Be it vintage or brand new, the velvet sofa is the kind of living room furniture that simultaneously makes us feel cozy and prestigious. Over the years, it’s been an inseparable part of castles and is often used in kings’ and queens’ chambers.
As it’s a part of our modern home interior right now, cleaning a velvet sofa like a pro is a problem that bothers us and spoils our time together. But should pets, kids, and peanut butter sandwiches be kept away from this valuable piece of art, situated right in the heart of our property?
1. Velvet – things you need to know.
First of all, when we choose upholstery velvet furniture, we choose between 2 kinds – synthetic and cotton. If we’re in the mess cases on a daily basis, then we’d rather buy a synthetic one. It’s easier to remove stains from it, plus the color is more sun-resistant.
Historically, a velvet sofa was meant to be made out of silk, but most fabrics marketed like this contain both silk and rayon. Unlike the silk one, the synthetic cousin contains either rayon, polyester, nylon, or viscose.
When having a velvet sofa, rubbing is not an option and stains should be vacuumed with the soft brush attachment of your regular vacuum cleaner.
But what if the stains are more solid? Then all you need is a dull knife to carefully remove them. Dust is another thing you can manage with simple vacuuming because otherwise it can spoil the fibers and leave an unpleasant smell on your favorite velvet sofa.
Like you wake up with crease marks on your face after 8-hours of sleep, so is the velvet. Eventually, since it’s a plush it can compress due to pressure or weight for significantly long periods of time. This is easily fixed by steam cleaning or setting up the iron on steam mode.
After you make sure you’re on the lowest ironing heat setting, you can move from the opposite of the pile and go through the corner across the fabric. Remember not to stay in a spot for not more than a few seconds. The rule here is to keep the iron at least 6 inches away from the surface, or you risk changing crushed velvet with a burnt one.

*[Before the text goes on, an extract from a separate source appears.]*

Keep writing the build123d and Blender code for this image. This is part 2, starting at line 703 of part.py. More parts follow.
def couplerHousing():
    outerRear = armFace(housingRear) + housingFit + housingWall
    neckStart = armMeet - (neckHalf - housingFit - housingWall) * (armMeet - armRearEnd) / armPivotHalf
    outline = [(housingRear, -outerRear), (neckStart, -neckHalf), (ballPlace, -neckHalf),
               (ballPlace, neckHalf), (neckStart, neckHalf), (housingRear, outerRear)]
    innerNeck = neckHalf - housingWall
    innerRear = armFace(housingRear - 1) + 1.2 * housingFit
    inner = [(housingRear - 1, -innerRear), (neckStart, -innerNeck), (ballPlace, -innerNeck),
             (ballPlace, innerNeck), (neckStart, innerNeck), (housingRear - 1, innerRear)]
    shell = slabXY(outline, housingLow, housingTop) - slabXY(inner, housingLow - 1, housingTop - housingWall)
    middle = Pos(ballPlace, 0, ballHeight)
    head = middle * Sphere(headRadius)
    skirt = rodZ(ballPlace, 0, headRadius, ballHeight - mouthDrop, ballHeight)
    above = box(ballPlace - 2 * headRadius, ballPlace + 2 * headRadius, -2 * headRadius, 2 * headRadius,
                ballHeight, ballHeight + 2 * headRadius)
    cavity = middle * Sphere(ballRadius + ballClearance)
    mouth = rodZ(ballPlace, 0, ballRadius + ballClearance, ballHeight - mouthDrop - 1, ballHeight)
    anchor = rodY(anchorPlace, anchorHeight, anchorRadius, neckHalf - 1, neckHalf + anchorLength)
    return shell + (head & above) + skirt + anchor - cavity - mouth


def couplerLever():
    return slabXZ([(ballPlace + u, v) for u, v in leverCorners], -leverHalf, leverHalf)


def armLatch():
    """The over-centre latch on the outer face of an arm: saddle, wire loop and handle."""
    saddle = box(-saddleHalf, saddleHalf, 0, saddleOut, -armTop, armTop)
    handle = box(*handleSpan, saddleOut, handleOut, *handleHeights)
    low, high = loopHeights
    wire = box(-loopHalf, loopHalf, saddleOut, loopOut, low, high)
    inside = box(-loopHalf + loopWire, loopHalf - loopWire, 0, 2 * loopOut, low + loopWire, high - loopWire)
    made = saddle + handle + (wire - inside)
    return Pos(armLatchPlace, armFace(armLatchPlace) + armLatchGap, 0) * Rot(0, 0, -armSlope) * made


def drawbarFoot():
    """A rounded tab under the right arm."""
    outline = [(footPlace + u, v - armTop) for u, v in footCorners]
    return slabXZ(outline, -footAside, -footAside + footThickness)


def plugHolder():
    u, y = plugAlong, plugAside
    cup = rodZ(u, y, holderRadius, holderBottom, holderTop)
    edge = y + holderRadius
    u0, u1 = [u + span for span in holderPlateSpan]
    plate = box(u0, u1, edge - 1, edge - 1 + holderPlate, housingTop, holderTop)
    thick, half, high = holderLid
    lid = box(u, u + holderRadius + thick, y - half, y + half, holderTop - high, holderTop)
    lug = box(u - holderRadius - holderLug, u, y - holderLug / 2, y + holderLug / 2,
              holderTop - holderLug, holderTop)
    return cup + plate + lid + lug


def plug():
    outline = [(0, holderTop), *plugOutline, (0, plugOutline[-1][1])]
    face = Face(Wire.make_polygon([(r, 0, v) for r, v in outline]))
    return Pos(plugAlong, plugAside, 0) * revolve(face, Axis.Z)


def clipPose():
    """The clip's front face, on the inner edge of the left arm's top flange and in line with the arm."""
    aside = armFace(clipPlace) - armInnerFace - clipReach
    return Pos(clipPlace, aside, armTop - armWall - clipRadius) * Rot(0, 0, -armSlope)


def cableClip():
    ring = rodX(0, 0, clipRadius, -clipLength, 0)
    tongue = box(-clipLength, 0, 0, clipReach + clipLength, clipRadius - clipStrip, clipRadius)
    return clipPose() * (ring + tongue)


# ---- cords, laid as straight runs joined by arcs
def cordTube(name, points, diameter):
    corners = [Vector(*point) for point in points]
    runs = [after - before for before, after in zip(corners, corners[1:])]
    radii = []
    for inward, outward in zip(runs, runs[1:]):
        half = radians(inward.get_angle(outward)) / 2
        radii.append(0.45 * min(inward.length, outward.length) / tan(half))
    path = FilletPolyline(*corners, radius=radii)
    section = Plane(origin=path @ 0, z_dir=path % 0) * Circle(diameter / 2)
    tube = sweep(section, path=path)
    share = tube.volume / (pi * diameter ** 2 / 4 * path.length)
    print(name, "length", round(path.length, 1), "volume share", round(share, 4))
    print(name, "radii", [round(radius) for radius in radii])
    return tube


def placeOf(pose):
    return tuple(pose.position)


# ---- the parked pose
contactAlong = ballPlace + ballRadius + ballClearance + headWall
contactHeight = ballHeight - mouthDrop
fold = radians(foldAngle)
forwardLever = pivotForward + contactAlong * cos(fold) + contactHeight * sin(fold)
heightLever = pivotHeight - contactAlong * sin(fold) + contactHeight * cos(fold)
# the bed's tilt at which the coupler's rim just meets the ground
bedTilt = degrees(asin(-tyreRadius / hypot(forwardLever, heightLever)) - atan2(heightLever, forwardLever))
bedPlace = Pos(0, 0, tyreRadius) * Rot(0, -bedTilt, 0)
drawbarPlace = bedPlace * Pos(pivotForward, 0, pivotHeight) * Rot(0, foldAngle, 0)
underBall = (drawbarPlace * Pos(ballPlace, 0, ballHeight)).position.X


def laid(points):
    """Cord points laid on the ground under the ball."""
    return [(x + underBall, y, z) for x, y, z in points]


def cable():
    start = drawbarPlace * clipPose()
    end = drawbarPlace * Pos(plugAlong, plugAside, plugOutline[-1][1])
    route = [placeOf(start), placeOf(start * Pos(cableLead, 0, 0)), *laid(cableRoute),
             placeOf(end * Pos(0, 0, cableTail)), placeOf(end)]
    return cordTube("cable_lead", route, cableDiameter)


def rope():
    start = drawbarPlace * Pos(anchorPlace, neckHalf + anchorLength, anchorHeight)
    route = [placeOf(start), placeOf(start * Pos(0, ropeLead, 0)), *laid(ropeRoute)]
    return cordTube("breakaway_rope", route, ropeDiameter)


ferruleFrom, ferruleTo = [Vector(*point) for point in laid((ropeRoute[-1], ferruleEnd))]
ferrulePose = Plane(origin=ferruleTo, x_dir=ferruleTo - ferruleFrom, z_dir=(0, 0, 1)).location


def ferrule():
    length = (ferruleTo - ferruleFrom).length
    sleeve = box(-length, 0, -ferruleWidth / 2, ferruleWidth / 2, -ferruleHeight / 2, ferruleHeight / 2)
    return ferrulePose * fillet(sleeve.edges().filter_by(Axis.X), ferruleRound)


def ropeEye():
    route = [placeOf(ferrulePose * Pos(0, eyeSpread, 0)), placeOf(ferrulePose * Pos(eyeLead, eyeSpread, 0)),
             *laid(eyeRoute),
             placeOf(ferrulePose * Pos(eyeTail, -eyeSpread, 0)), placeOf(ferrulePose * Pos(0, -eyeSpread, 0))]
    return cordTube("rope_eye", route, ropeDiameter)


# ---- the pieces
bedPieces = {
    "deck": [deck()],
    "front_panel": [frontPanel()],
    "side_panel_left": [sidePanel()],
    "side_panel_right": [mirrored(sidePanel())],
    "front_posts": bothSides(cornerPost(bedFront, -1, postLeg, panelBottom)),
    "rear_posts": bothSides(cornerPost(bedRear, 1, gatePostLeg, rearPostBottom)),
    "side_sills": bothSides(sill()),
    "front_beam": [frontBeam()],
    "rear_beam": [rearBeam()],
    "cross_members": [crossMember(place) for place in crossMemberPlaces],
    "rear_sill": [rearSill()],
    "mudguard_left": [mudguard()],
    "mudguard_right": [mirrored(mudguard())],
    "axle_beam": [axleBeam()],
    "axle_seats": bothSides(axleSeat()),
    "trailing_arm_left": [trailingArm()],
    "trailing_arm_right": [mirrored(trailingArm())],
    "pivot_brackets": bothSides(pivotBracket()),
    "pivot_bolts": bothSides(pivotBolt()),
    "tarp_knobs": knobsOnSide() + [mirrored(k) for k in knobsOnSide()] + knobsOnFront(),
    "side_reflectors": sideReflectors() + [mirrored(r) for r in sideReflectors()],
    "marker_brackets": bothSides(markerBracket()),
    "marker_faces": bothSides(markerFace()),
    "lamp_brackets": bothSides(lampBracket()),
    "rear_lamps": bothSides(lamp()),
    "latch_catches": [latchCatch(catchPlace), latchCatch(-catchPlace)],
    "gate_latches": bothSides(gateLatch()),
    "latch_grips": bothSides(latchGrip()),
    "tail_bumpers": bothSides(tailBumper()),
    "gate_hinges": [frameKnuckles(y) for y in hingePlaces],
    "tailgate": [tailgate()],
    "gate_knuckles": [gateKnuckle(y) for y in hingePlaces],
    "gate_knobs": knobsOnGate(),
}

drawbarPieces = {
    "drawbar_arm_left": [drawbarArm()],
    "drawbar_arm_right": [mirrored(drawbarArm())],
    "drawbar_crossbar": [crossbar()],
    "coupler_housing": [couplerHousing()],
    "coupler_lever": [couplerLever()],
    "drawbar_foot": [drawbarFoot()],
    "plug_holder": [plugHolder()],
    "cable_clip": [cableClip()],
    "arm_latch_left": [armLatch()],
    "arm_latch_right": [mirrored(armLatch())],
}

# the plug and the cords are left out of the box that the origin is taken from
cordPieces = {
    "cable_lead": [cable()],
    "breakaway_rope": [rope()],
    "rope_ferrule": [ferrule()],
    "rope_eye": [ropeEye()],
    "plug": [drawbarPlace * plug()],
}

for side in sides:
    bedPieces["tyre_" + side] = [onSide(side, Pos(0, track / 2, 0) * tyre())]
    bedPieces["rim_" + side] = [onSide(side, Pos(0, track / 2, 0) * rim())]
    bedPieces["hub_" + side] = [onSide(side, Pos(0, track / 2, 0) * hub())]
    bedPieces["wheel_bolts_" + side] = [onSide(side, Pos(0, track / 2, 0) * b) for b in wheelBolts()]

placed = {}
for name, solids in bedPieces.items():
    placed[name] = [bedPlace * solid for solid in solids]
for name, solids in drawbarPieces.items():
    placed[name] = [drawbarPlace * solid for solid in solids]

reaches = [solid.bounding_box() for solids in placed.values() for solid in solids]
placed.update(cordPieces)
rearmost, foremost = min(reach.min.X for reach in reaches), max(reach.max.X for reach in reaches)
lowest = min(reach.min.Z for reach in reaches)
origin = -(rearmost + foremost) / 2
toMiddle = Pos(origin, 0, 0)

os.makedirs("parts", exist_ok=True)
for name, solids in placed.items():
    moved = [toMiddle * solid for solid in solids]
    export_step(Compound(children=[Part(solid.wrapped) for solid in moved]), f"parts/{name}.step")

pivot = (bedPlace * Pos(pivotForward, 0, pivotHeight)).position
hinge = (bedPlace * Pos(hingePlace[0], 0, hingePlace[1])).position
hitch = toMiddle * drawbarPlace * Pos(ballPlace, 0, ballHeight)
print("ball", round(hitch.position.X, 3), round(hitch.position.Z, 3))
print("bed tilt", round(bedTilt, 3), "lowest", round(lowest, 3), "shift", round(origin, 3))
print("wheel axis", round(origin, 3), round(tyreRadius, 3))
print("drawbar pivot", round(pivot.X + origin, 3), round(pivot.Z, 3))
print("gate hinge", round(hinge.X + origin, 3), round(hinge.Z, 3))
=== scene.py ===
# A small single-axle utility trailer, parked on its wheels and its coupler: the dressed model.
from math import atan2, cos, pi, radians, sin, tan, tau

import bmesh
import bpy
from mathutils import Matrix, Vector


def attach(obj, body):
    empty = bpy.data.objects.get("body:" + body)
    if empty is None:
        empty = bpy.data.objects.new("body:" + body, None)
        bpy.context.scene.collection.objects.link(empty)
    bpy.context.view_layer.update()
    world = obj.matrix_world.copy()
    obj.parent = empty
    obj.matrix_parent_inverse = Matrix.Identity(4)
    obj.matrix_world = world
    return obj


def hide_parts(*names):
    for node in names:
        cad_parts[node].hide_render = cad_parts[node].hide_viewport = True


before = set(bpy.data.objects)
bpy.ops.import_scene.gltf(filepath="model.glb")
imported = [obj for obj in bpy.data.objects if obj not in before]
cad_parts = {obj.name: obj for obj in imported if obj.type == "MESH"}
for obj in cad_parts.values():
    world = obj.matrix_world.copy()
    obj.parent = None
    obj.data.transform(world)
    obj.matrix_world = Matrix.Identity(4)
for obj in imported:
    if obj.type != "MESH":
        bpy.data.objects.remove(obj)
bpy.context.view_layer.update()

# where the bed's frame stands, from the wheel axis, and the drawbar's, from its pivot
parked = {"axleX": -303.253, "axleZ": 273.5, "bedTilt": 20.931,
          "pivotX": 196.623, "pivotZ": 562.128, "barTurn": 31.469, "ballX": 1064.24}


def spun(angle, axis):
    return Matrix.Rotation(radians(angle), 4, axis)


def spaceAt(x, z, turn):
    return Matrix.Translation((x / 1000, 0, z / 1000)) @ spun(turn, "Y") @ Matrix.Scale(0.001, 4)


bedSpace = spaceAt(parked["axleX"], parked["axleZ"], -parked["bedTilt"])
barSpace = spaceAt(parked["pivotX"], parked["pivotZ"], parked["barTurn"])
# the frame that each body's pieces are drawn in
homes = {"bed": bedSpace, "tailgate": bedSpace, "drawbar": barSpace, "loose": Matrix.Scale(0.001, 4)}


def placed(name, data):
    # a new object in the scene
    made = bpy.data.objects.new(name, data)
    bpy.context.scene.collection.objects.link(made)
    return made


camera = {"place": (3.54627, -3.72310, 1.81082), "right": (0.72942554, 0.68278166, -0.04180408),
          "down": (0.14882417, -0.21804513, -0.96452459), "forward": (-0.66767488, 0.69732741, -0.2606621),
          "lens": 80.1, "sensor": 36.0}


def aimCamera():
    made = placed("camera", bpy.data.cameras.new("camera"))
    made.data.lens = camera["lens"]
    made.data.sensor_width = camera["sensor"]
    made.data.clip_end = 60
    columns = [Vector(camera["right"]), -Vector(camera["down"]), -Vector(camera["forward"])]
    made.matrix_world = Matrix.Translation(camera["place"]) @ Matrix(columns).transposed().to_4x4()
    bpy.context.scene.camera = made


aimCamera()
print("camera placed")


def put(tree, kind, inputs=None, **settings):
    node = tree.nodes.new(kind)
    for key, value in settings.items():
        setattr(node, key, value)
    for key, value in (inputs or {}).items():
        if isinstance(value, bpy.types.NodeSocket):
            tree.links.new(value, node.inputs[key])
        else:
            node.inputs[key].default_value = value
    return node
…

- Catching the color tricks
Unfortunately, the only thing you can do to keep the color from fading is to choose a shady spot in the room. Curtains are always a good idea, and putting some blankets on vulnerable areas is also a good strategy. Otherwise, the sunlight has no mercy for velvet.
Removing stains essentials.
The first and major step here is to treat the stains, as they’re still fresh. In this case, the paper towel or another absorbent cloth that’s handy can be of help. Again, the rule for not rubbing is absolutely applicable here. A gentle placement for up to 10 minutes is just about enough to soak up whatever is spilled.

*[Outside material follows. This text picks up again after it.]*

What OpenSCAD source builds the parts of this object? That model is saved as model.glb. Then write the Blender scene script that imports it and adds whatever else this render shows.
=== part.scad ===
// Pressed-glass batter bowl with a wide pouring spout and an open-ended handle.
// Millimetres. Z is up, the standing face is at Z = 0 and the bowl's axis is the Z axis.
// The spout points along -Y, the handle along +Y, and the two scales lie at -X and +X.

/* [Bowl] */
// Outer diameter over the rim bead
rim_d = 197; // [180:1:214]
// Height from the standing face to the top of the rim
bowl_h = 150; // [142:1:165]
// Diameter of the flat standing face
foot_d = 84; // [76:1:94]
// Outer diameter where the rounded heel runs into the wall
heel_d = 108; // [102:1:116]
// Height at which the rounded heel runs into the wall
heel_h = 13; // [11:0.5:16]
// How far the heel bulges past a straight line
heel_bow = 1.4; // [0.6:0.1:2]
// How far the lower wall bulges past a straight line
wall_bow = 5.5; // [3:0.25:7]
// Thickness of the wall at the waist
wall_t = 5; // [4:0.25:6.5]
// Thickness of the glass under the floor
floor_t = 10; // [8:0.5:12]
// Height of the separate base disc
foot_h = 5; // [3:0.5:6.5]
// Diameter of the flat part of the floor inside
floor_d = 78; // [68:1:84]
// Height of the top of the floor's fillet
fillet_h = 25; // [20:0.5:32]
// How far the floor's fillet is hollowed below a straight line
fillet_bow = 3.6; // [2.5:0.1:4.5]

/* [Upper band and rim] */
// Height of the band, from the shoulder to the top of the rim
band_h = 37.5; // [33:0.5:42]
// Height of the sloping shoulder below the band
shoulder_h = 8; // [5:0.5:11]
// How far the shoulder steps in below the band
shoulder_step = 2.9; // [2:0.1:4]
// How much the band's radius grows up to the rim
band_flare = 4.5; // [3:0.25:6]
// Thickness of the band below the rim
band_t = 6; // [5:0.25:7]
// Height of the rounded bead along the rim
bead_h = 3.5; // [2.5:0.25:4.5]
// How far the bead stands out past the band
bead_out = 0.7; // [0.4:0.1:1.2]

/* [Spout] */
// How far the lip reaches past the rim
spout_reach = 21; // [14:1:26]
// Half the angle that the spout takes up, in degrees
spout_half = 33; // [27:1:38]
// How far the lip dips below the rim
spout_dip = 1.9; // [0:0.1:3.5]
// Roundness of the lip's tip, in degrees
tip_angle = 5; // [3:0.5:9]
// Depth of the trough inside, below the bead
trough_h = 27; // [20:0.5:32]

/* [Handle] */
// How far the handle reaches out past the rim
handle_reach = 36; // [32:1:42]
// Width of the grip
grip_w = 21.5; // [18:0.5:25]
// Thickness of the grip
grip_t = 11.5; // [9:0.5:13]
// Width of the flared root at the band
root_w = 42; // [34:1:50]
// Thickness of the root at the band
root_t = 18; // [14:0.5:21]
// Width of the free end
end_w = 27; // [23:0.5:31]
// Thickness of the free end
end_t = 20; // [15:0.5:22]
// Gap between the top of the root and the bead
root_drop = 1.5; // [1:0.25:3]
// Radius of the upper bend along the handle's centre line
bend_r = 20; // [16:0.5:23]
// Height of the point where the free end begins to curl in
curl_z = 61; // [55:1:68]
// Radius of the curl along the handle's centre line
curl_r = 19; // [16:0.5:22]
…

When we’re dealing with tough stains, the towel won’t be enough. If any instructions from the manufacturer don’t say otherwise, the washing liquid is the miracle maker to solve the problem.

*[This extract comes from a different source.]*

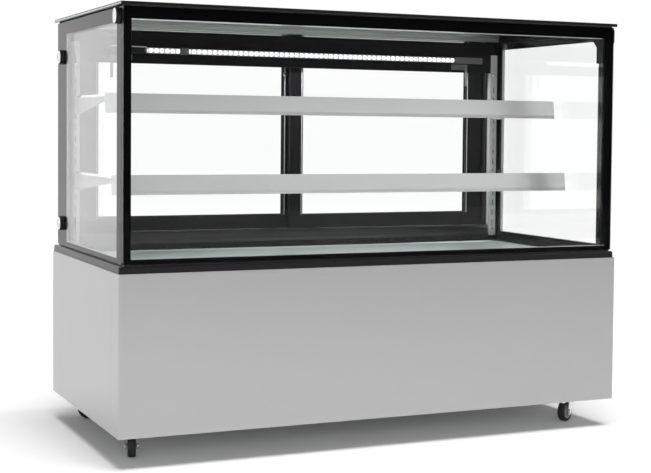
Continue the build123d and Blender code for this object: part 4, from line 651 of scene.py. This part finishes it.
class COUNTER_OT_steel(CounterOperator, bpy.types.Operator):
    """Brushed panels of the base, its frame, floor plate and screws"""
    bl_idname = "counter.steel"
    bl_label = "Steel base"

    def execute(self, context):
        wanted = context.scene.counter_steel
        coat(worked("brushed_steel", wanted.panel, 0.32, (3, 3, 900), metallic=1.0,
                    change=wanted.grain, gloss_change=0.06, broad=1.6, bump=0.03, depth=0.0001,
                    marks=0.04), "base_front_panel", "base_side_panels", "rear_service_panel")
        coat(zinced("zinced_sheet", (0.52, 0.53, 0.54)), "base_floor_plate")
        coat(worked("frame_paint", (0.055, 0.055, 0.06), 0.5, 400, change=0.3, bump=0.2,
                    depth=0.0003), "chassis_frame")
        self.screws(wanted.screw_head / MM)
        return {"FINISHED"}

    def screws(self, radius):
        """Pan heads with crossed recesses on short shanks; the recesses are dark crosses on the heads,
        painted shade.
        """
        metal, recess = bmesh.new(), bmesh.new()
        head = [(0.0, 0.0), (0.0, radius), (0.8, radius), (1.7, radius * 0.8), (2.2, radius * 0.45),
                (2.3, 0.0)]
        for middle, way in self.head_places(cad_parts["fixing_screws"].data):
            lathe(metal, head, middle, (0, way, 0), 20)
            bar(metal, middle, Vector(middle) - Vector((0, way * 9, 0)), 2.4)
            top = middle[1] + way * 2.32
            y0, y1 = sorted((top, top - way * 0.5))
            # Painted shade: dark crosses on the head's top stand in for the shade inside the recess.
            for long_x, long_z in ((2.4, 0.45), (0.45, 2.4)):
                box(recess, (middle[0] - long_x, y0, middle[2] - long_z),
                    (middle[0] + long_x, y1, middle[2] + long_z))
        made = piece("pan_head_screws", metal, screw_finish())
        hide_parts("fixing_screws")
        piece("screw_recess_shade", recess,
              worked("recess_shade", (0.02, 0.02, 0.02), 0.6, 500, change=0.2))

    def head_places(self, data):
        """Where the CAD screws have their heads, from the spread of each screw's own points."""
        mesh = bmesh.new()
        mesh.from_mesh(data)
        bmesh.ops.remove_doubles(mesh, verts=mesh.verts, dist=1e-6)
        left, places = set(mesh.verts), []
        while left:
            island, edge = set(), {left.pop()}
            while edge:
                vert = edge.pop()
                island.add(vert)
                edge |= {e.other_vert(vert) for e in vert.link_edges} - island
            left -= island
            points = [v.co / MM for v in island]
            xs, ys, zs = zip(*points)
            wide = [p.y for p in points
                    if max((q - p).length for q in points if abs(q.y - p.y) < 0.01) > 6.5]
            way = 1.0 if (min(wide) + max(wide)) > (min(ys) + max(ys)) else -1.0
            seat = min(wide) if way > 0 else max(wide)
            places.append((((min(xs) + max(xs)) / 2, seat, (min(zs) + max(zs)) / 2), way))
        mesh.free()
        return sorted(places)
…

- A few drops of dishwashing liquid should be mixed with a cup of lukewarm water and all you have to do is shake until they form soft bubbles.
- The next step is to dip the absorbent cloth (preferably white, cotton or microfiber fabric) only into the sud bubble formation.
- Dip the cloth into the affected area and keep on moving until the stain is all transferred.
- Let it dry on air or use a hair dryer on the lowest setting.
Always have in mind the old-fashioned tricks your grandma told you, that just might get the job done! For example, try to mix a tablespoon of baking soda and two tablespoons of lemon water in a bowl. Now follow the other steps and watch out for the amazing effect!